Quando a vida atormenta, cansada e despida de energia, dou
muitas vezes por mim a brindar a solidão com gotas de lágrima sobre a cama. Ou
simplesmente no olhar seco sobre as paredes e as lombadas dos livros
poeirentos. Talvez porque ouça muito mais do que fala ou porque se deixe sentir
o outro e toda a sua energia, ela sabe quando eu não estou bem. E, logo ela,
que me procura sempre por interesse próprio, seja para o carinho ou para a
brincadeira, junta-se a mim apenas para dar, sem pedir nada. Traz todas as
formas de ternura que conhece. Rodeia-me com os brinquedos dela, sem se mostrar
interessada na brincadeira. Sobe-me para o colo e encosta a cabeça à minha. Ou
simplesmente senta-se a meu lado, olhando para mim. E há mais entendimento do
que dúvida nos seus olhos. Diz-me, sem qualquer palavra, que posso chorar ou
não… mas que, de qualquer forma, não estou só. Com estas demonstrações de
amizade, ela ensina-me que cuidar de alguém é simples.
Quando calha agitar-se, corre pela casa toda como se fugisse
de assombrações, atira ao chão peças metálicas, entorna metade da água e mia em
vários tons, volumes e intensidades. E não adianta dar-lhe mais água, mais
comida, mais mimo.

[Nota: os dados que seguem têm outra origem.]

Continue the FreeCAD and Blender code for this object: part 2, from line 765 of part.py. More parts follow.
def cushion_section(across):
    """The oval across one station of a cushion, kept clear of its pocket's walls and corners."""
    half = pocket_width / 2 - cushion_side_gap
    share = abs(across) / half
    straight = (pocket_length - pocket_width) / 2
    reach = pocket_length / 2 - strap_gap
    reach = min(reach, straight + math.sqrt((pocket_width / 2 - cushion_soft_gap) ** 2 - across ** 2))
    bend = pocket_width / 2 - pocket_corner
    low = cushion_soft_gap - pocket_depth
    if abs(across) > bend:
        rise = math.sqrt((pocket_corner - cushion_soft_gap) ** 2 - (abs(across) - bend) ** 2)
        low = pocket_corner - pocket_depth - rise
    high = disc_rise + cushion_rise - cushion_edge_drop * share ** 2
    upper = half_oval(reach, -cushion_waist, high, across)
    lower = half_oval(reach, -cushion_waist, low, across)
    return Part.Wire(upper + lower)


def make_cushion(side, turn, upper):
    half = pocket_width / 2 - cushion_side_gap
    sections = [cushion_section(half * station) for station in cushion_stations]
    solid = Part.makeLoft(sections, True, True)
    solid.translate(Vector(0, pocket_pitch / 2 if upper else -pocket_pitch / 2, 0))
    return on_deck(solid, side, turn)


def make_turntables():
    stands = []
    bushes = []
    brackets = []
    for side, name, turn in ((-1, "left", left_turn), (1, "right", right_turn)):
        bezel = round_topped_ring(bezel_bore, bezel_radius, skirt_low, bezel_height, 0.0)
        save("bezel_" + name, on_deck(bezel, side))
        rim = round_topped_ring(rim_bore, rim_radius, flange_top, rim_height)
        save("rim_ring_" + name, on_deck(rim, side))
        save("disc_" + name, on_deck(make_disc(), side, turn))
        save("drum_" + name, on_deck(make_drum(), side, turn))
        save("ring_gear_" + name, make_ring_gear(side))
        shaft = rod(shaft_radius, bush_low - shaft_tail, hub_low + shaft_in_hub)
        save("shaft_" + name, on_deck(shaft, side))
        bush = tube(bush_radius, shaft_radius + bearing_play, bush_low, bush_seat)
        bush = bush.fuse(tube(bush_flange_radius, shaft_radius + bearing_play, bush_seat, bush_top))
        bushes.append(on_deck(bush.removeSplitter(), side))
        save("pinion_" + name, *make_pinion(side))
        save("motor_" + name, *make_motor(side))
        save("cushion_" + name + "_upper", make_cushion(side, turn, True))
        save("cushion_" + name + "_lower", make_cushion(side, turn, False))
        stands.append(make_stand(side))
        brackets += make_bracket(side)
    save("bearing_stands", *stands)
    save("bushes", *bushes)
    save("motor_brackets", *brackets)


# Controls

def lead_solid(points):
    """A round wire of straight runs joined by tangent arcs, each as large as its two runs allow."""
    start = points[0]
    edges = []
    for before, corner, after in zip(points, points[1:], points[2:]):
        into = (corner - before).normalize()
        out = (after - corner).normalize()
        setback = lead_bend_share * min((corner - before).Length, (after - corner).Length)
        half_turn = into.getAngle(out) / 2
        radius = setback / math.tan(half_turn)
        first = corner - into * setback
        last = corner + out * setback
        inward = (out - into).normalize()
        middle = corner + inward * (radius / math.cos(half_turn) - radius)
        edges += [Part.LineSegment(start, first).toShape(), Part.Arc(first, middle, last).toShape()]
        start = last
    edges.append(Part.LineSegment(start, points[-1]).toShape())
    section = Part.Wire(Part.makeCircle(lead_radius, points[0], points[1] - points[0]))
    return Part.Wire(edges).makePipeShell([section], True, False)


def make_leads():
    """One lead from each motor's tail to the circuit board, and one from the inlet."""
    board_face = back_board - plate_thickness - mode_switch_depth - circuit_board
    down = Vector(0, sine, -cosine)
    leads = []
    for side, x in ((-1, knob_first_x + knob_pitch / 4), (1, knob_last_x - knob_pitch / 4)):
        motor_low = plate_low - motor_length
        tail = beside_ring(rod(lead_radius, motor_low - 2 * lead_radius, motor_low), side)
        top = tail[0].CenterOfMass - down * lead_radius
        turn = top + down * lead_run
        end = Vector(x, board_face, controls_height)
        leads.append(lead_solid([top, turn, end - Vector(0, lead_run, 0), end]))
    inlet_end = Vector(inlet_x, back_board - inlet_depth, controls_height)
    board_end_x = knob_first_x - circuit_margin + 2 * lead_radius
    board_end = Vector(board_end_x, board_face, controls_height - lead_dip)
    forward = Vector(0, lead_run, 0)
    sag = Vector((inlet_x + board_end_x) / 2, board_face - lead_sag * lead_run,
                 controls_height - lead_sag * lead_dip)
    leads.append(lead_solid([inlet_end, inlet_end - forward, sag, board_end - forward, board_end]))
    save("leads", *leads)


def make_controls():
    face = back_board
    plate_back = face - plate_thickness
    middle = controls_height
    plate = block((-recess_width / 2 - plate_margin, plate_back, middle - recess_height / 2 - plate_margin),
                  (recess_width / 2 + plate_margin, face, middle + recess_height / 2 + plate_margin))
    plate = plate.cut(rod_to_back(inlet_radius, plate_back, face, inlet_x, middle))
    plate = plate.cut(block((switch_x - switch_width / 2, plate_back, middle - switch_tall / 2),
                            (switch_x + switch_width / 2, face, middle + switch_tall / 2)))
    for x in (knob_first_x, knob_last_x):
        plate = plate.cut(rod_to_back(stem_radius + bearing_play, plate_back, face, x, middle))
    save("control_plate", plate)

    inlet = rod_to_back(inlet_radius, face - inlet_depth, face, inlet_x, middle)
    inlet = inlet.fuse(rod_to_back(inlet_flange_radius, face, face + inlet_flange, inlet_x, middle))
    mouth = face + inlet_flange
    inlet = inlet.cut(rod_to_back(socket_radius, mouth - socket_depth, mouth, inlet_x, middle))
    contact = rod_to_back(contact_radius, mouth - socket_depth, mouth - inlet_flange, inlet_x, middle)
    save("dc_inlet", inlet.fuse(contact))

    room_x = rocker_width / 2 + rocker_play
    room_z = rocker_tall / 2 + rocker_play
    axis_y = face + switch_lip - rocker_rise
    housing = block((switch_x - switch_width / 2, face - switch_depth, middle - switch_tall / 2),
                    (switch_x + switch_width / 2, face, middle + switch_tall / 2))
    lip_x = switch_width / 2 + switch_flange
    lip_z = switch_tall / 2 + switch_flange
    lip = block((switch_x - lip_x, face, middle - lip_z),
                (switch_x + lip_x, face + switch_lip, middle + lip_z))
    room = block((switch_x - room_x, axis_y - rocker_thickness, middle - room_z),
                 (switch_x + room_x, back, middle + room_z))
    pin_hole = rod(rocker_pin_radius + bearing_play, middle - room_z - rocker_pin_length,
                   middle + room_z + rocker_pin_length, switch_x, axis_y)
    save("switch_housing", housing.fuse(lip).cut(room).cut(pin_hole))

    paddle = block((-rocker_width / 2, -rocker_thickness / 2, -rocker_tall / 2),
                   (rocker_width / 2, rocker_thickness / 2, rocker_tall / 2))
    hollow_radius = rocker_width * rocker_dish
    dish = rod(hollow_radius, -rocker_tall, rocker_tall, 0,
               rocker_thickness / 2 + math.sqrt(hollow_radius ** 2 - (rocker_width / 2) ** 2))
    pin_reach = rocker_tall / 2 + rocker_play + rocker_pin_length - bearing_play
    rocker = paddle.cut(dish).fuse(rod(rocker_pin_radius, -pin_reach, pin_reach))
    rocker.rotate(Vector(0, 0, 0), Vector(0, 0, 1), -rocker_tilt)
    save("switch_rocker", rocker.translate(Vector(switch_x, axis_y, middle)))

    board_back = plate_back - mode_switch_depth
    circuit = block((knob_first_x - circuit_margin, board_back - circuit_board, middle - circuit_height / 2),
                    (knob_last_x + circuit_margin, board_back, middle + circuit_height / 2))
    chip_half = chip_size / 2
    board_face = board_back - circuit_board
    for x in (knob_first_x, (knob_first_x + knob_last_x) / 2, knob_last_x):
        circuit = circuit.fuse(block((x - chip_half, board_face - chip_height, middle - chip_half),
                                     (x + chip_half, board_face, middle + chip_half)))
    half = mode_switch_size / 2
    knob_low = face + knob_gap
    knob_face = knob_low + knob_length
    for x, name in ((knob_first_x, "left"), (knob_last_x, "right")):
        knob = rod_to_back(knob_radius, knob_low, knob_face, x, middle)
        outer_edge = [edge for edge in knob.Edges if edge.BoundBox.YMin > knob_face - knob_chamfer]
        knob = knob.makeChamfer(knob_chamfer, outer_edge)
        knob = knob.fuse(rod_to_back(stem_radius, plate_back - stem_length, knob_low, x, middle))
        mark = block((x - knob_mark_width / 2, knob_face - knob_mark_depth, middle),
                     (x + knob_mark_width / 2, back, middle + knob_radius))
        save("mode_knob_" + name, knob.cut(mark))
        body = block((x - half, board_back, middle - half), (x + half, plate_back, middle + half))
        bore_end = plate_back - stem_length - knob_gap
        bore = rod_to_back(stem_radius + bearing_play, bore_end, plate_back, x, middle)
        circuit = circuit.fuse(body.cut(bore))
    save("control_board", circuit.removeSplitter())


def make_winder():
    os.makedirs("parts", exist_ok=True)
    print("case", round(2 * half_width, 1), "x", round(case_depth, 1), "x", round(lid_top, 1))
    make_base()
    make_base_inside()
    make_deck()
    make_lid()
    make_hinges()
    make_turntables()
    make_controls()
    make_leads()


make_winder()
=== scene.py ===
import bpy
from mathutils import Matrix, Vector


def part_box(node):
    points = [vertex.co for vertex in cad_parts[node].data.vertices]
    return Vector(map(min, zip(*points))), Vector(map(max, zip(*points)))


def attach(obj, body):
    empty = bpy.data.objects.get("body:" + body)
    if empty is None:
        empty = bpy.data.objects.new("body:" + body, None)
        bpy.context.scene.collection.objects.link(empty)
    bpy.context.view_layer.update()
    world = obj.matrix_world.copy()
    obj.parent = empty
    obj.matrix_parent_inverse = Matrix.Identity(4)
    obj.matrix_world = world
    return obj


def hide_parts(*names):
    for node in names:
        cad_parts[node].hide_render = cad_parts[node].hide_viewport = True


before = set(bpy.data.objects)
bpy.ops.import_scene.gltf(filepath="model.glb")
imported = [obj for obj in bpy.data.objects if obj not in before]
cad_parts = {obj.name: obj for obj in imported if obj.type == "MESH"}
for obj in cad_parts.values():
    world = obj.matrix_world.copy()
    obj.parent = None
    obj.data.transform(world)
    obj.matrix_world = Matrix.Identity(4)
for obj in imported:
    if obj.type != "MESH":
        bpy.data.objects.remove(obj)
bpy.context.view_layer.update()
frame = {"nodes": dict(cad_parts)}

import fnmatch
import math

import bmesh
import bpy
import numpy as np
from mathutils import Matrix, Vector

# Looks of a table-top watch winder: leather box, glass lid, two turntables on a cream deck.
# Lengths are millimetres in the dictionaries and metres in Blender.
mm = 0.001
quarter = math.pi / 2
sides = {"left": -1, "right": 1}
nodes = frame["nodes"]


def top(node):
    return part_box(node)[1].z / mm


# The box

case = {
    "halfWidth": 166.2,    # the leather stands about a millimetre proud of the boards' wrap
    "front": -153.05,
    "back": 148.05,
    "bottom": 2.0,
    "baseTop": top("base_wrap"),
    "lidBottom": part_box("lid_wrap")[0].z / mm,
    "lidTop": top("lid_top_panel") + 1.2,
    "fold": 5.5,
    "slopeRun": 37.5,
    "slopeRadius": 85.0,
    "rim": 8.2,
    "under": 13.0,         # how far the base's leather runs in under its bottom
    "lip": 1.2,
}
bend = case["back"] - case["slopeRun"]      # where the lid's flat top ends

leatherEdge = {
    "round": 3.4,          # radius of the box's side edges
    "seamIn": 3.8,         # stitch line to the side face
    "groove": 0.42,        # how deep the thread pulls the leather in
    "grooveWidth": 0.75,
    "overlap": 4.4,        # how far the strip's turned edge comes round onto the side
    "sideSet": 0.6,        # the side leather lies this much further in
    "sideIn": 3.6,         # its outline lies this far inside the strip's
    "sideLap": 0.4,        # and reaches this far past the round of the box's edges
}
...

É um botão encravado no mio que só desliga quando ela quer.
Certa vez, miei de volta e ela desapareceu durante meia hora. Foi também uma
lição sobre como podemos ofender alguém se não conhecermos o seu idioma e não
fizermos ideia do que estamos a dizer.
No final do dia, temo-nos uma à outra. Ela olha para mim
como se tivesse sido um bom dia e faz-me sentir que o foi. Acabamos as duas
relaxadamente a olhar para o nada. O pelo dela, entre os meus dedos, faz-me
sentir que a suavidade da minha história ainda não terminou. Deitada aos meus pés,
aquecendo o frio de um verão por chegar e de um sol que se apagou, ela
mostra-me o toque da lealdade e do amor. E aprendo, com ela, que a felicidade
se escolhe.
Do preto do seu pelo ao brilho da alma que eu sei que tem,
não existe nada nela que me seja azar. Sinto, quando me espera à porta, que
tenho uma razão para voltar para casa. E sinto, quando volto para casa, que a
posso transformar num lar. É a minha companheira e a minha amiga. Torna-se
família a meus olhos. Torna-se parte de mim. E, enquanto escrevo este texto,
deitada no arranhador junto à janela, ela observa as árvores que se agitam. Não
se importa com o vento frio deste Junho. Boceja e revira-se, olhando para mim.
Faz um trejeito de miado que se perde a meio, num segundo bocejo, que termina com
a língua e um dentinho de fora. Fecha os olhos com leveza. Tudo nela é
tranquilidade. Ela ensina-me. Eu aceito aprender. Ser feliz é isto.